こうした工夫もあって任天堂は急拡大を遂げ、房治郎が隠居する頃には日本一のプレイングカード会社となりました。
房治郎の隠居
跡継ぎとなる息子がいなかった房治郎は、1929年(昭和4年)、最も優秀な従業員だった金田積良(せきりょう)を婿養子として迎え入れ、任天堂2代目店主として事業を受け継ぎます。
積良はカード類の輸出をはじめ、不動産事業への進出、社内体制の合理化を図り、やがて3代目の山内 溥(ひろし)が任天堂をテレビゲームによって世界的な企業に押し上げるのですが、ゼロエピとしての創業エピソードはここまでとします。
任天堂の創業者は、創業資金をどうやって用意したのか
創業資金についての詳しい記載は見つけられませんでしたが、実家の福井家が石灰問屋を家業としていたこと、早年に事業を引き継ぎ、オーナー社長であったことから、ある程度の蓄えや収入があったと考えられます。
また、創業といっても花札製造は当時職人による手作業であり、紙やインク、筆など必要なものはあったにしても、大きな投資が必要な業種ではないため、創業資金を低く抑えられたと考えられます。
ただ、創業と同時に空き地を買い取っていることから、やはりある程度は潤沢な資金を持っていたのでしょう。
まとめ
任天堂は、たった一人の花札職人が京都の小さな工房で生み出した会社からスタートしました。創業者・山内房治郎の精緻な花札づくりと商才、そして周囲の信用を得る地道な努力がなければ、今日の“世界的ゲームメーカー”任天堂は存在しなかったかもしれません。

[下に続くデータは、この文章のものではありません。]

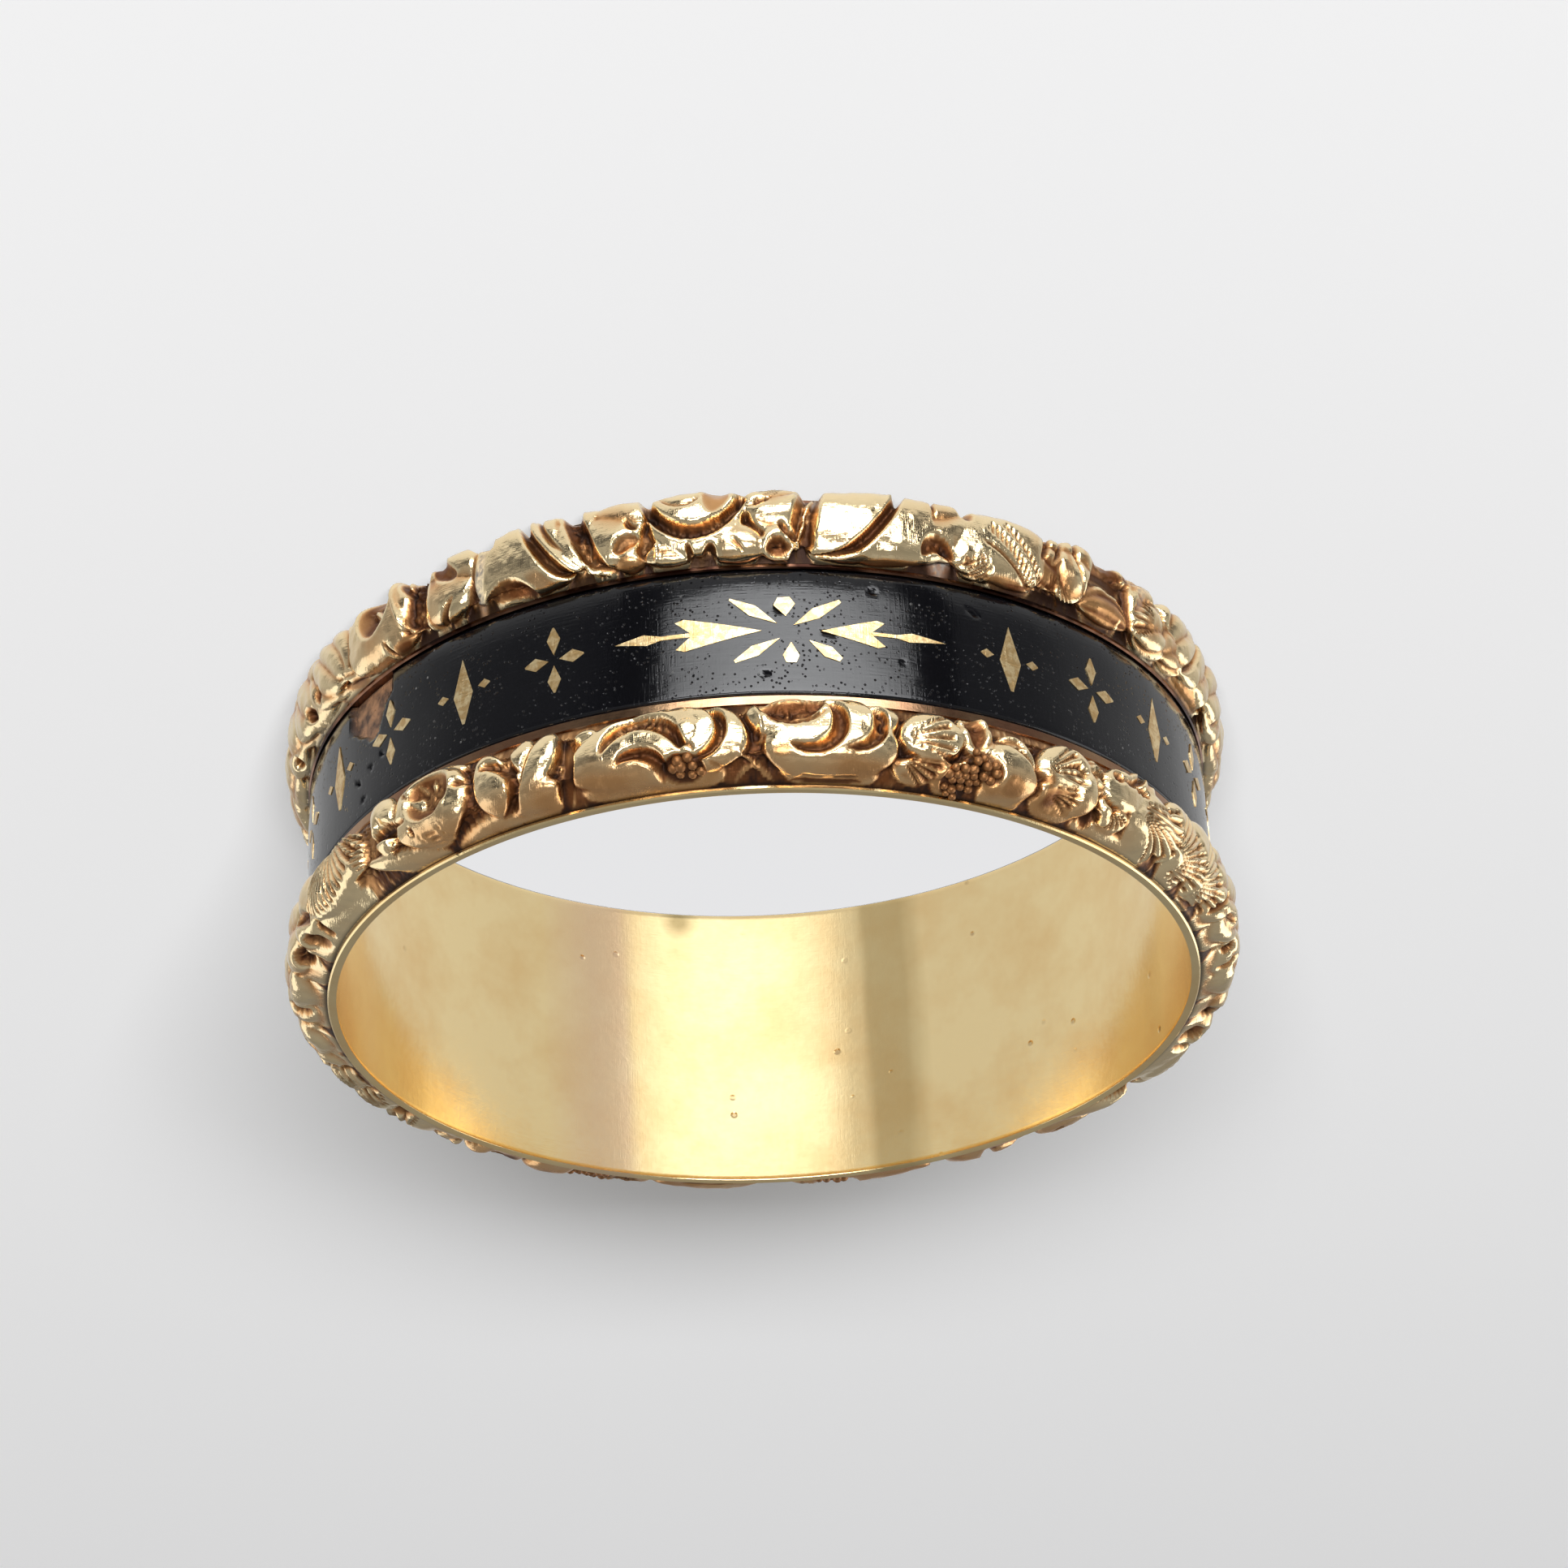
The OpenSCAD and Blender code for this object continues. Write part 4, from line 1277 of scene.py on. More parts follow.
class Nodes(NodeKit):
    """Small helper that builds one Principled material.

    Args:
        name: name of the material.
    """

    def __init__(self, name: str) -> None:
        """Starts the material and its Object coordinates."""
        self.material = bpy.data.materials.new(name)
        self.material.use_nodes = True
        super().__init__(self.material.node_tree)
        self.shader = self.tree.nodes["Principled BSDF"]
        self.place = self.add("ShaderNodeTexCoord").outputs["Object"]

    def feed(self, **values: object) -> None:
        """Joins or sets inputs of the shader; an underscore stands for a space."""
        for name, value in values.items():
            self.put(self.shader.inputs[name.replace("_", " ")], value)

    def attribute(self, name: str) -> Socket:
        """Reads a named attribute of the mesh."""
        return self.add("ShaderNodeAttribute", {"attribute_name": name}).outputs["Fac"]

    def noise(self, scale: float, detail: float, rough: float, vector: object = None) -> Socket:
        """Adds a noise texture.

        Args:
            scale: scale per metre.
            detail: octaves.
            rough: roughness of the octaves.
            vector: coordinates, the object's own if none are given.

        Returns:
            The noise, from 0 to 1.
        """
        node = self.add(
            "ShaderNodeTexNoise",
            Vector=vector or self.place, Scale=scale, Detail=detail, Roughness=rough,
        )
        return node.outputs["Fac"]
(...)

「遊びの可能性を広げ続ける」という企業姿勢は、花札時代から受け継がれてきた“斬新な発想とものづくりへのこだわり”の賜物と言えます。誰もが楽しめる革新的なハード・ソフトを次々に世に送り出し、老若男女を問わず人々の暮らしを彩る――その伝統と革新の結晶が、いまも任天堂を世界中で愛される企業へと押し上げているのです。
もしあなたが新しいビジネスを立ち上げるとき、自社の“ルーツ”と“未来”をどうつなぐか、任天堂の創業物語に学べるものは多いでしょう。花札メーカーからゲームの総合企業へ――一見不可能に思える変革も、初志を忘れずに信用を積み上げながら大胆に挑戦することで、実現できるのかもしれません。